Aus deutscher Sicht war der Ukraine-Krieg das Thema Nummer eins bei den politischen Gesprächen in Peking. Scholz hatte Xi bei seinem Antrittsbesuch im November dazu gebracht, die russischen Drohungen mit einem Atomschlag zurückzuweisen. Am Dienstag wurde das durch die gemeinsame Forderung ergänzt, keine Atomanlagen im Kriegsgebiet anzugreifen.
Der große Wurf blieb diesmal aus. Zu den Bemühungen um eine Friedenskonferenz gab es von chinesischer Seite am Dienstag mehrere unterschiedliche Äußerungen. In der ersten Stellungnahme hieß es, China unterstütze eine internationale Friedenskonferenz nur, wenn sie sowohl von
Russland als auch von der Ukraine akzeptiert werde. Der russische Präsident Wladimir Putin hat die Schweizer Initiative aber bereits abgelehnt und wurde auch gar nicht eingeladen. Später ergänzten die Chinesen, dass man sich weiter über diese und andere Konferenzen abstimme. Wie groß die Bereitschaft in Peking ist, an dem Gipfel in den Schweizer Alpen teilzunehmen, blieb offen.
Xi sprach von einer „neuen Epoche der Turbulenzen und der Umbrüche“, in der die Risiken für die gesamte Menschheit zunähmen. „Um diese Fragen zu lösen, ist es unabdingbar, dass zwischen den Großmächten die Kooperation die Oberhand gewinnt.“In diesem Sinne sei eine stabile Zusammenarbeit der großen Volkswirtschaften Deutschland und China wichtig. „Gemeinsam können wir der Erde mehr Stabilität und Sicherheit einhauchen.“
Die Gespräche in Peking waren auch ein Praxistest für die ChinaStrategie der Bundesregierung, die im Sommer beschlossen wurde. Darin wird das von der kommunistischen Führung mit harter Hand regierte Land als Partner, Wettbewerber und systemischer Rivale definiert. Kern der Strategie ist es, die wirtschaftliche Abhängigkeit von China zu verringern, um ein böses Erwachen wie nach dem russischen Angriff auf die Ukraine bei der Kappung der Gaslieferungen zu vermeiden. Das wird als De-Risking oder Risikominderung bezeichnet. Xi betonte, dass die Kooperation zwischen Deutschland und China kein Risiko darstelle, sondern „eine Garantie für die Stabilität der Beziehungen“.

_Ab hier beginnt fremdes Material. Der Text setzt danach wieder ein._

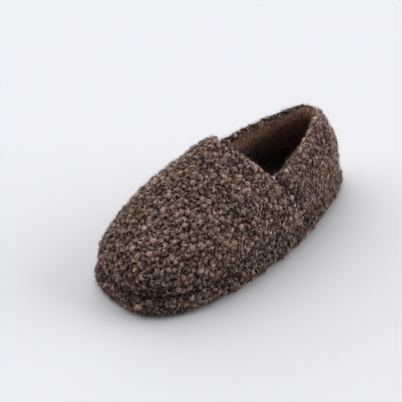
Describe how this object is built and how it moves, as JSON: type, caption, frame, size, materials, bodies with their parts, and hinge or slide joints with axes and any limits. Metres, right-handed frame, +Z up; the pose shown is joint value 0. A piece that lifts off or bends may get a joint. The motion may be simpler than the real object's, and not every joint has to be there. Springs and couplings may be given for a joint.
{
  "type": "house slipper",
  "caption": "Closed-back house slipper for the left foot with a curly pile upper, a plush lining and a soft fabric-covered platform sole.",
  "frame": {"origin": "on the floor, under the middle of the slipper's length and width", "axes": "+Y from toe to heel, +X to the outer side of a left foot, +Z up out of the opening"},
  "size_m": [0.1203, 0.2772, 0.0964],
  "materials": {
    "curly_pile": "dense curled brown pile, matt, with dark gaps between the curls",
    "plush_lining": "short dense reddish-brown plush, brushed downwards",
    "interlining_foam": "thin open-cell foam interlining, hidden",
    "footbed_foam": "soft open-cell foam, hidden",
    "platform_foam": "firm closed-cell foam, hidden",
    "fibre_board": "pressed fibre board, hidden",
    "outsole_rubber": "matt moulded rubber with shallow grooves",
    "sewing_thread": "dark brown polyester sewing thread"
  },
  "bodies": {
    "root": {"collar_seam_thread": "sewing_thread", "footbed_foam": "footbed_foam", "heel_counter": "fibre_board", "heel_seam_thread": "sewing_thread", "insole_board": "fibre_board", "outsole": "outsole_rubber", "platform_cover": "curly_pile", "platform_foam": "platform_foam", "platform_seam_thread": "sewing_thread", "quarter_lining_lateral": "plush_lining", "quarter_lining_medial": "plush_lining", "quarter_outer_lateral": "curly_pile", "quarter_outer_medial": "curly_pile", "quarter_padding_lateral": "interlining_foam", "quarter_padding_medial": "interlining_foam", "side_seam_thread_lateral": "sewing_thread", "side_seam_thread_medial": "sewing_thread", "sock_lining": "plush_lining", "throat_seam_thread": "sewing_thread", "vamp_lining": "plush_lining", "vamp_outer": "curly_pile", "vamp_padding": "interlining_foam"}
  },
  "joints": []
}
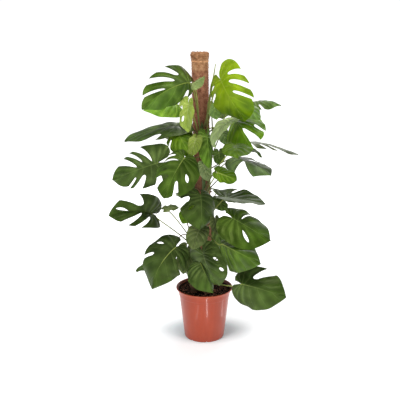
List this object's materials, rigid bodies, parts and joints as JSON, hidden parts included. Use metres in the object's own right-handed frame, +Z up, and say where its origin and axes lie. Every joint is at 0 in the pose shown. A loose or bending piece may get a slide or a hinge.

Er warnte eindringlich vor wirtschaftlichen Schutzmaßnahmen. Deutschland und China hingen beide von der Industrie ab und unterstützten freien Handel, so Xi. „In diesem Sinne sollten beide Seiten sich vor der Zunahme des Protektionismus hüten.“Die EU-Kommission prüft derzeit, ob der Absatz chinesischer Elektroautos in Europa in unzulässiger Weise subventioniert wird. Darauf dürften Xis Aussagen gemünzt sein. Scholz nannte beim Stichwort „faire Wettbewerbsbedingungen“den gleichberechtigten Marktzugang, den Schutz geistigen Eigentums und die Notwendigkeit verlässlicher rechtlicher Rahmenbedingungen.